Dall’imponenza del fondo messo a disposizione della Bce, pari a 750 miliardi di euro, nei confronti dei paesi europei in crisi, sembrerebbe che Obama abbia trovato un certo accordo con la leader tedesca Merkel, quale rappresentante del paese europeo più sviluppato.
Una certificazione di solvibilità concessa dal buon Obama secondo le regole imposte dell’onnipresente Fmi (reale strumento finanziario al servizio di ogni geostrategia Usa), da mettere nel conto di un maggiore indebitamento e da far pesare sul groppone dei cittadini dell’Europa, così da protrarre (ma per quanto?) l’unità monetaria (europea) ed essere certi che la spremitura finanziaria americana possa continuare; gli stessi accordi di Maastricht (‘92) vanno viepiù stringendo la corda intorno alle ridotte industrie nazionali trasformate sempre più in pozzi finanziari per i bisogni del paese dominante.
A onore della memoria, con “Mani pulite”(’92) si dette il via libera all’attacco speculativo della “Lira”; una prima esercitazione sul campo fatta dalle solite (note) banche d’affari americane con il soccorso provvidenziale dei “salvatori della patria” (Ciampi e Amato), che bruciarono, inutilmente (così si disse poi), una cifra colossale e spropositata delle riserve valutarie della Banca d’Italia, nel vano tentativo di mantenere la parità della Lira con le monete più forti. E finanche una prova di forza più generale degli accordi di Maastricht (’93) ideati dalle servizievoli menti dei governanti europei, allo scopo di rendere più facile un lavoro di riposizionamento della strategia geopolitica Usa, dopo la dissoluzione dell'antagonista Urss, al di là dei margini del defunto mondo bipolare della “Guerra Fredda”.
Dietro le euforie delle borse, facendo seguito dell’assemblaggio del Fondo europeo messo a disposizione dalla Bce per riempire le falle già si intravedono i nuovi attacchi speculativi delle stesse banche d’affari (Usa) che fanno il bello o il cattivo tempo: speculazioni al rialzo o al ribasso, fate voi. Anche se l'eccitazione per i rialzi-ribassi cederà presto il posto della disperazione.
In tutto questo bailamme si dimentica la ricaduta,della carta straccia finanziaria sull’economia reale. Anzitutto, il piano proposto per uscire dalla crisi è costituito dagli acquisti della Bce di titoli di Stato emessi dai paesi “sotto attacco”. Tali capitali finanziari messi a disposizione dei paesi europei andranno a sommarsi alla massa enorme di liquidità che già il governo americano di Obama (di due anni fa) dovette affrontare con iniezioni sul mercato monetario, di migliaia di miliardi di dollari,in “debiti sovrani”, così chiamati, e non a caso, dallo Stato Sovrano Usa.
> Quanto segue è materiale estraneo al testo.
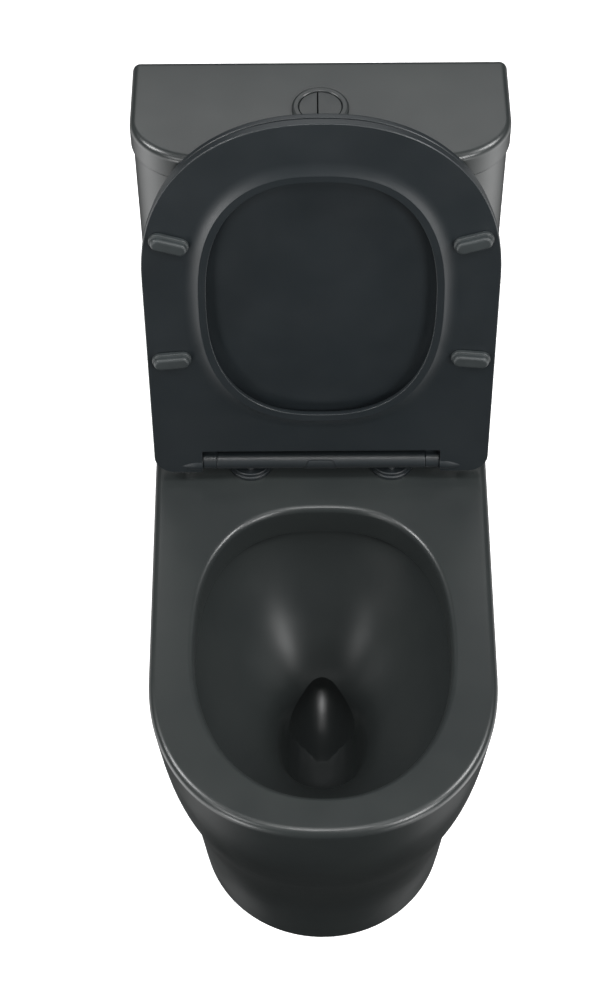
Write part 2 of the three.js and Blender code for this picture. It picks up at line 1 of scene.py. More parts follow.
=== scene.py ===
"""Close coupled toilet in matte black: fine meshes, materials, camera and light around the CAD frame."""

import json
import math

import bmesh
import bpy
from mathutils import Matrix, Vector

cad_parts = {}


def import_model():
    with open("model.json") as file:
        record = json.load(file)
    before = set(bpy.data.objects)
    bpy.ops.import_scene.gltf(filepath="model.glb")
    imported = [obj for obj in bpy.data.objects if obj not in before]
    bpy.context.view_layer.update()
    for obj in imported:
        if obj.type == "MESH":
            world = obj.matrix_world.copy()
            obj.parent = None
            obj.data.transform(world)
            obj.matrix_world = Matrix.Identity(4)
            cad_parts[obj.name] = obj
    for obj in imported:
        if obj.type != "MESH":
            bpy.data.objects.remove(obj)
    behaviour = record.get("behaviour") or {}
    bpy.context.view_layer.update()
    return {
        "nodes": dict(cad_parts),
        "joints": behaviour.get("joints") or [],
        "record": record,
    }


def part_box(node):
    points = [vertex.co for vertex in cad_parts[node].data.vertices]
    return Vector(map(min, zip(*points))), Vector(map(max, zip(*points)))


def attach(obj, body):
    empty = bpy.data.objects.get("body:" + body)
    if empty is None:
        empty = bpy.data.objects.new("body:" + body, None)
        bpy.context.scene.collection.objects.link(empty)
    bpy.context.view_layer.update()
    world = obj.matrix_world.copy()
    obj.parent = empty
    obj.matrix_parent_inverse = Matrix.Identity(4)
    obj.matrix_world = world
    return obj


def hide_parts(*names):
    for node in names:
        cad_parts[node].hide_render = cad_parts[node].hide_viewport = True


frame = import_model()

mm = 0.001

# ---- places and sizes, from the frame ----------------------------------------------------------------

pan_low, pan_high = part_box("pan")
lid_low, lid_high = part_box("cistern_lid")
tank_low, tank_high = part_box("cistern_tank")
bezel_low, bezel_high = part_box("flush_bezel")
disc_low, disc_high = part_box("hinge_disc_right")
barrel_low, barrel_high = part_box("hinge_barrel")

WALL = pan_high.y
FRONT = pan_low.y
RIM = pan_high.z
LENGTH = WALL - FRONT
LID_HINGE = next(j for j in frame["joints"] if j["name"] == "lid_hinge")
HINGE = Vector(LID_HINGE["pos_m"])
RAISED = math.radians(LID_HINGE["range_deg"][1])

# pan
RIM_HALF = 181.5 * mm
DECK_HALF = 186 * mm
RIM_SHOULDER = 470 * mm
FOOT_HALF = 139 * mm
FOOT_SHOULDER = 428 * mm
FOOT_LENGTH = 567 * mm
PAN_WALL = 14 * mm
DECK = 20 * mm
BOWL_CENTRE = 439 * mm
BOWL_HALF_WIDTH = 134 * mm
BOWL_HALF_LENGTH = 179 * mm
LIP = 40 * mm
UNDERCUT = 6 * mm
SHELL = 12 * mm
SUMP_CENTRE = 425 * mm
SUMP_HALF_WIDTH = 46 * mm
SUMP_HALF_LENGTH = 58 * mm
SUMP_TOP = 215 * mm
SUMP_FLOOR = 132 * mm
TRAP_RADIUS = 38 * mm
OUTLET = 185 * mm
VALVE = 72 * mm
INLET_X = -130 * mm
BOLT_X = 75 * mm
DISC_X = (disc_low.x + disc_high.x) / 2
DISC_Y = (disc_low.y + disc_high.y) / 2

# cistern
CORNER_WIDTH = 75 * mm
CORNER_DEPTH = 60 * mm
OVERHANG = lid_high.x - tank_high.x
TANK_WALL = 11 * mm
TANK_FLOOR = 14 * mm
LID_HALF = lid_high.x
LID_DEPTH = lid_high.y - lid_low.y
SKIRT = 12 * mm
LID_BASE = lid_low.z + SKIRT
BUTTON = WALL - (bezel_low.y + bezel_high.y) / 2

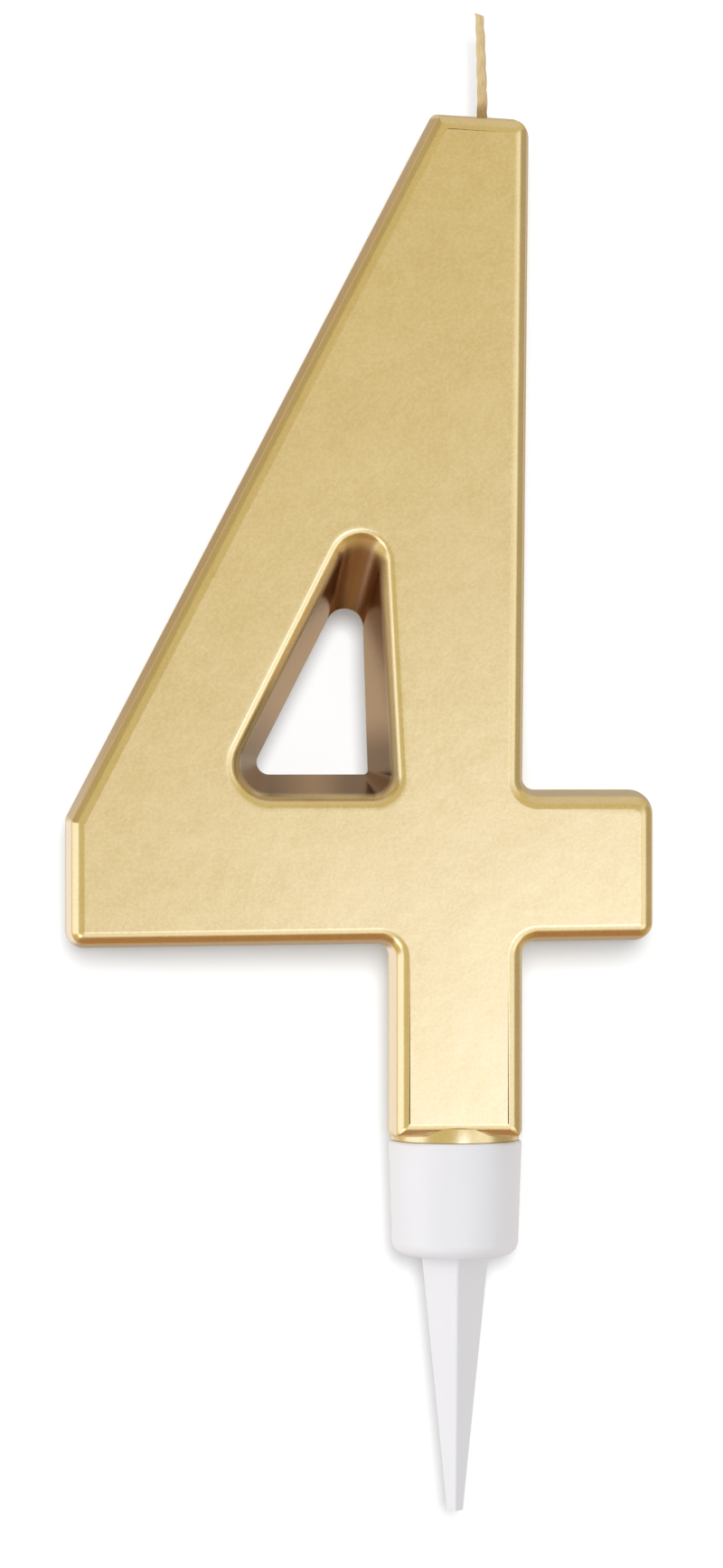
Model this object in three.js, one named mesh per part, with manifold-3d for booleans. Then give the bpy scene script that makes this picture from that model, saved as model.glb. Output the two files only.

Inoltre, l’uscita dalla crisi prevede che i debiti sovrani siano riassorbiti gradualmente, in un periodo di circa 3-5 anni, con ovvi risvolti di crescente inflazione man mano che la massa monetaria sarà assorbita dall’economia reale.
E nel contempo, altrettanto ovvia sarà l’idea che la speculazione finanziaria non si fermerà; anzi che le Banche d’affari Usa concentreranno maggiormente la loro attenzione sulla massa monetaria e finanziaria, che verrà rilasciata di volta in volta dalla Bce, nei confronti dei paesi europei maggiormente presi dalla crisi, annullando così gli effetti degli aiuti finanziari, per rimettere in carreggiata sistemi economici sempre più emarginati, con l’incubo di una ripresa appunto dell’inflazione (europea) sempre più tendente ad una “stagflazione” (inflazione + recessione).
E non finisce qui, perché eventuali governi della sinistra non potranno più aumentare la spesa pubblica, così come quelli della destra non potranno abbassare le tasse (i rispettivi cavalli di battaglia), e per entrambi avanzerà il timore di sfondare il deficit programmato. L’elaborazione di politiche nazionali serie ed indipendenti diventeranno sempre pallidi ricordi. Creare ricchezza non significa produrre carta o moneta stampata, con misure tampone soltanto provvisorie; si può far ripartire l’economia, quella vera cioè reale, non certamente con un Fondo finanziario gestito da una Europa composta da stati non sovrani e non in grado cioè di indirizzare selettivamente i finanziamenti secondo le proprie priorità nazionali, per la salvaguardia fondamentale della competizione e dello sviluppo delle proprie industrie.
Da qui si deve ripartire per una riflessione che non confonda l’apparenza con la realtà e/o sappia discernere “il gran dall’oglio”; del resto, se si fa il confronto tra la lunga e dolorosa storia del passato e quella presente qualche dubbio rimane in sospeso: la storia insegna ancora qualcosa o dobbiamo sempre ripercorrerla nello stesso drammatico modo?